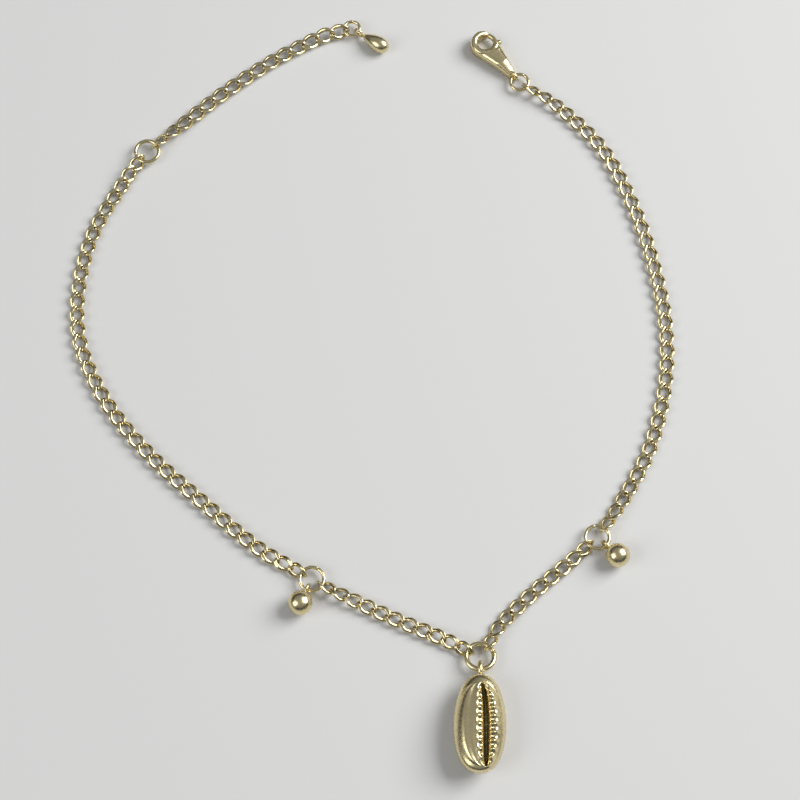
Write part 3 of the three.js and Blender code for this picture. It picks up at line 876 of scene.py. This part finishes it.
arc = around_head(*LEVER_ARC, LEVER_STEPS)
path = np.vstack([arc, np.linspace(arc[-1], PIN, LEVER_TAIL_STEPS)[1:]])
lever = bar(path, np.linspace(*LEVER_WIDTH, len(path)), np.full(len(path), LEVER_THICK))
angle = pole_to_pole(16, first=KNOB_POLE, last=KNOB_POLE)
knob = turned(np.stack([-KNOB_RADIUS * np.cos(angle), KNOB_RADIUS * np.sin(angle)], 1), 24)
surface = Surface()
surface.rod(carry(lever, claw_frame))
surface.rod(carry(knob + KNOB, claw_frame))
surface.piece("gate", "lever", ring_gold, "clasp", "clasp_lever")

# %% The pin
PIN_RADIUS = 0.3
PIN_EDGE = 0.04
PIN_MIDDLE = 0.01
RIVET = [
    (0, PIN_MIDDLE), (0, PIN_RADIUS - 0.05), (PIN_EDGE, PIN_RADIUS),
    (THICK - PIN_EDGE, PIN_RADIUS), (THICK, PIN_RADIUS - PIN_EDGE), (THICK, PIN_RADIUS - 0.1),
    (THICK, PIN_MIDDLE),
]

upright = turned(RIVET, 32)[..., [2, 1, 0]] + [*PIN, 0.0]
surface = Surface()
surface.rod(carry(upright, claw_frame))
surface.piece("pin", "anklet", ring_gold, "clasp", "clasp_pin")

# %% [markdown]
# ## The table
# The anklet lies on a plain surface. A glossy one would be simple too, but it would mirror the
# chain and hide where it touches, so the table is pale and matt.

# %% Floor
FLOOR_TONE = (0.62, 0.62, 0.61, 1)
FLOOR_ROUGHNESS = 0.9
FLOOR_SIZE = 3

bpy.ops.mesh.primitive_plane_add(size=FLOOR_SIZE)
floor = bpy.context.object
floor.name = "floor"
pale = bpy.data.materials.new("floor")
pale.use_nodes = True
pale_shader = pale.node_tree.nodes["Principled BSDF"]
pale_shader.inputs["Base Color"].default_value = FLOOR_TONE
pale_shader.inputs["Roughness"].default_value = FLOOR_ROUGHNESS
floor.data.materials.append(pale)
print("floor", FLOOR_SIZE, "m wide")

# %% [markdown]
# ## The light
# Metal shows what it mirrors, so its look is made by the light. A picture of a studio could be the
# surroundings. Here two large soft lamps give the highlights, and a sky that is dark low down and
# pale above gives every rounded edge a dark and a bright side.


# %% Lamps
def lamp(name, place, size, power):
    """A square soft light that faces the middle of the table."""
    data = bpy.data.lights.new(name, "AREA")
    data.size = size
    data.energy = power
    made = bpy.data.objects.new(name, data)
    bpy.context.scene.collection.objects.link(made)
    made.location = place
    x, y, z = place
    made.rotation_euler = (np.arctan2(np.hypot(x, y), z), 0, np.arctan2(-y, -x) - np.pi / 2)
    print(name, "lamp of", size, "m")


lamp("key", (0.55, 0.2, 0.5), 0.5, 7.0)
lamp("fill", (-0.45, -0.2, 0.4), 0.4, 1.4)

# %% Sky
SKY_STRENGTH = 0.5
SKY = [
    (0.0, (0.03, 0.03, 0.035, 1)),
    (0.3, (0.05, 0.05, 0.055, 1)),
    (0.6, (0.5, 0.51, 0.53, 1)),
    (1.0, (0.62, 0.63, 0.65, 1)),
]


def sky(colours):
    """A plain studio: its brightness changes with the height above the horizon only."""
    world = bpy.data.worlds.new("studio")
    bpy.context.scene.world = world
    world.use_nodes = True
    tree = world.node_tree
    place = tree.nodes.new("ShaderNodeTexCoord")
    split = tree.nodes.new("ShaderNodeSeparateXYZ")
    ramp = tree.nodes.new("ShaderNodeValToRGB")
    tree.links.new(place.outputs["Generated"], split.inputs["Vector"])
    tree.links.new(split.outputs["Z"], ramp.inputs["Fac"])
    tree.links.new(ramp.outputs["Color"], tree.nodes["Background"].inputs["Color"])
    first, last = ramp.color_ramp.elements
    first.position, first.color = colours[0]
    last.position, last.color = colours[-1]
    for position, colour in colours[1:-1]:
        ramp.color_ramp.elements.new(position).color = colour
    tree.nodes["Background"].inputs["Strength"].default_value = SKY_STRENGTH


sky(SKY)
print("sky of", len(SKY), "tones")

# %% [markdown]
# ## The camera
# The photograph looks down at the table steeply, from a short distance. A camera straight above
# would be simpler, but the far side of the loop would then look as large as the near side. So the
# camera leans as that one seems to have done. Its lens is the focal length in pixels, times the
# sensor's width over the picture's width.

# %% Camera
VIEW_TILT = np.radians(70)
VIEW_DISTANCE = 0.3
FOCAL_PIXELS, PICTURE_PIXELS = 2027, 800
SENSOR = 36

camera_data = bpy.data.cameras.new("camera")
camera_data.sensor_width = SENSOR
camera_data.lens = FOCAL_PIXELS / PICTURE_PIXELS * SENSOR
camera = bpy.data.objects.new("camera", camera_data)
bpy.context.scene.collection.objects.link(camera)
aim = np.array([*shift, 0.0]) * MM
camera.location = aim + VIEW_DISTANCE * np.array([0, -np.cos(VIEW_TILT), np.sin(VIEW_TILT)])
camera.rotation_euler = (np.pi / 2 - VIEW_TILT, 0, 0)
bpy.context.scene.camera = camera
bpy.context.scene.view_settings.view_transform = "Standard"
print("lens", round(camera_data.lens, 1), "mm")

# # #

== DESCRIPTION OF THE TASK ==
Without changing anything, quote the lines from the top of the data to the line that contains "# pale above", including that line.

== RESULT OF THE EXERCISE ==
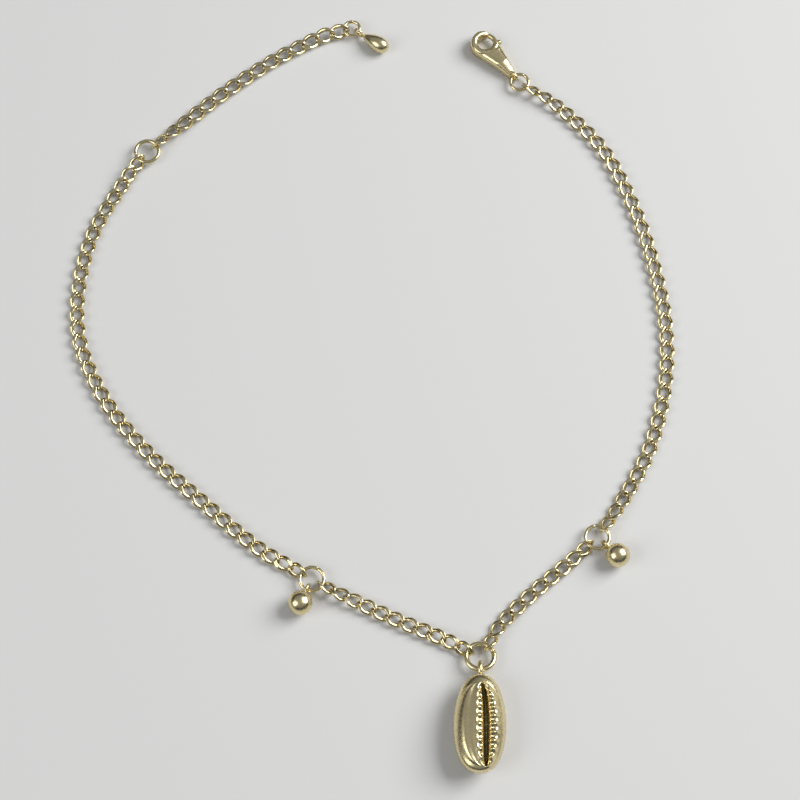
Write part 3 of the three.js and Blender code for this picture. It picks up at line 876 of scene.py. This part finishes it.
arc = around_head(*LEVER_ARC, LEVER_STEPS)
path = np.vstack([arc, np.linspace(arc[-1], PIN, LEVER_TAIL_STEPS)[1:]])
lever = bar(path, np.linspace(*LEVER_WIDTH, len(path)), np.full(len(path), LEVER_THICK))
angle = pole_to_pole(16, first=KNOB_POLE, last=KNOB_POLE)
knob = turned(np.stack([-KNOB_RADIUS * np.cos(angle), KNOB_RADIUS * np.sin(angle)], 1), 24)
surface = Surface()
surface.rod(carry(lever, claw_frame))
surface.rod(carry(knob + KNOB, claw_frame))
surface.piece("gate", "lever", ring_gold, "clasp", "clasp_lever")

# %% The pin
PIN_RADIUS = 0.3
PIN_EDGE = 0.04
PIN_MIDDLE = 0.01
RIVET = [
    (0, PIN_MIDDLE), (0, PIN_RADIUS - 0.05), (PIN_EDGE, PIN_RADIUS),
    (THICK - PIN_EDGE, PIN_RADIUS), (THICK, PIN_RADIUS - PIN_EDGE), (THICK, PIN_RADIUS - 0.1),
    (THICK, PIN_MIDDLE),
]

upright = turned(RIVET, 32)[..., [2, 1, 0]] + [*PIN, 0.0]
surface = Surface()
surface.rod(carry(upright, claw_frame))
surface.piece("pin", "anklet", ring_gold, "clasp", "clasp_pin")

# %% [markdown]
# ## The table
# The anklet lies on a plain surface. A glossy one would be simple too, but it would mirror the
# chain and hide where it touches, so the table is pale and matt.

# %% Floor
FLOOR_TONE = (0.62, 0.62, 0.61, 1)
FLOOR_ROUGHNESS = 0.9
FLOOR_SIZE = 3

bpy.ops.mesh.primitive_plane_add(size=FLOOR_SIZE)
floor = bpy.context.object
floor.name = "floor"
pale = bpy.data.materials.new("floor")
pale.use_nodes = True
pale_shader = pale.node_tree.nodes["Principled BSDF"]
pale_shader.inputs["Base Color"].default_value = FLOOR_TONE
pale_shader.inputs["Roughness"].default_value = FLOOR_ROUGHNESS
floor.data.materials.append(pale)
print("floor", FLOOR_SIZE, "m wide")

# %% [markdown]
# ## The light
# Metal shows what it mirrors, so its look is made by the light. A picture of a studio could be the
# surroundings. Here two large soft lamps give the highlights, and a sky that is dark low down and
# pale above gives every rounded edge a dark and a bright side.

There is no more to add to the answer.